Wednesday, June 24, 2009

Supply Chain Forecasting in Manufacturing

Warehousing costs can be an excessive expense to your organization if supply forecasting is significantly over estimated, because it can lead to excessive expenditure in warehousing inventory, labor, and wasted material. On the other hand, if demand forecasting is significantly underestimated, you risk the possibility of lack of inventory, which leads to lost sales and ultimately lost customers, because they will go elsewhere to secure what is needed. Poor forecasting include shortcomings in such things as over or under stock of a specific apparel size.
Maintaining accurate inventory is necessary in order to prepare for demand. You must take into account respond to other retailer’s actions, and consider your own competitive market share in relations to your own organization.

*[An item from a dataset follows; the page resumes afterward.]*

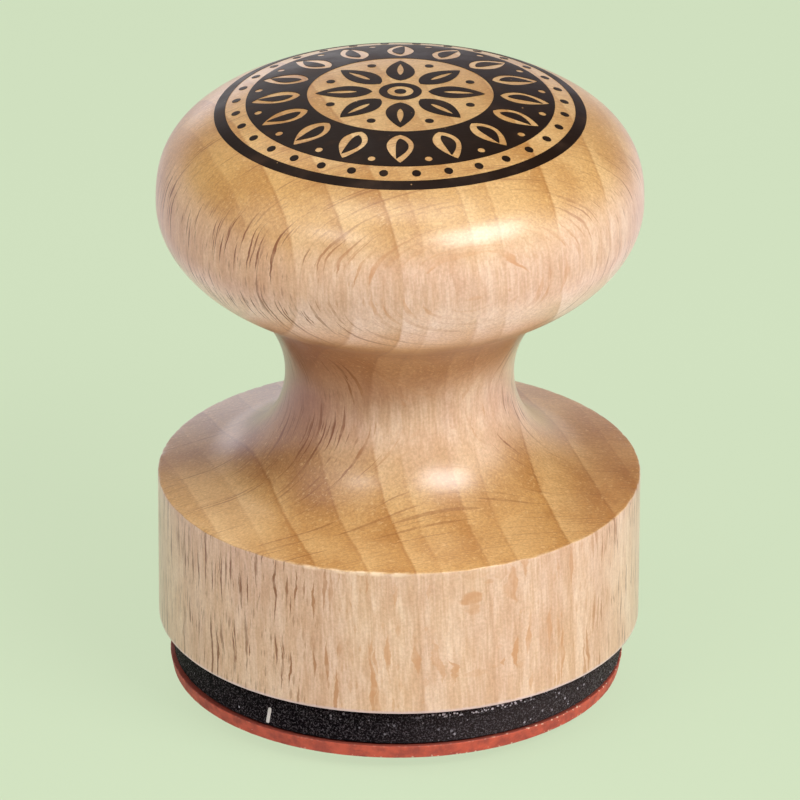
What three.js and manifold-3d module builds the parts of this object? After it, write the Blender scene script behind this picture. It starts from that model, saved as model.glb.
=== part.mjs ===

Proper allocation of stock entails estimating the quantity of goods or service that the public will demand. By using both scientific and non, such as historical data, test market information, along with quantitative methods, demand may be closely determined. In order to calculate demand-forecasting, warehouse managers use the average of percentage errors, which is the equal to the deviation of actual demand from forecasted demand. If the deviation is above 100%, then the forecast in inaccurate.

Forecasting is a combination of art and science and requires a keen sense of understanding of the market, economy, historical data, statistical analyses, and the law of diminishing returns. Excellent skills in such areas will help in the strategic planning of the organizaiton.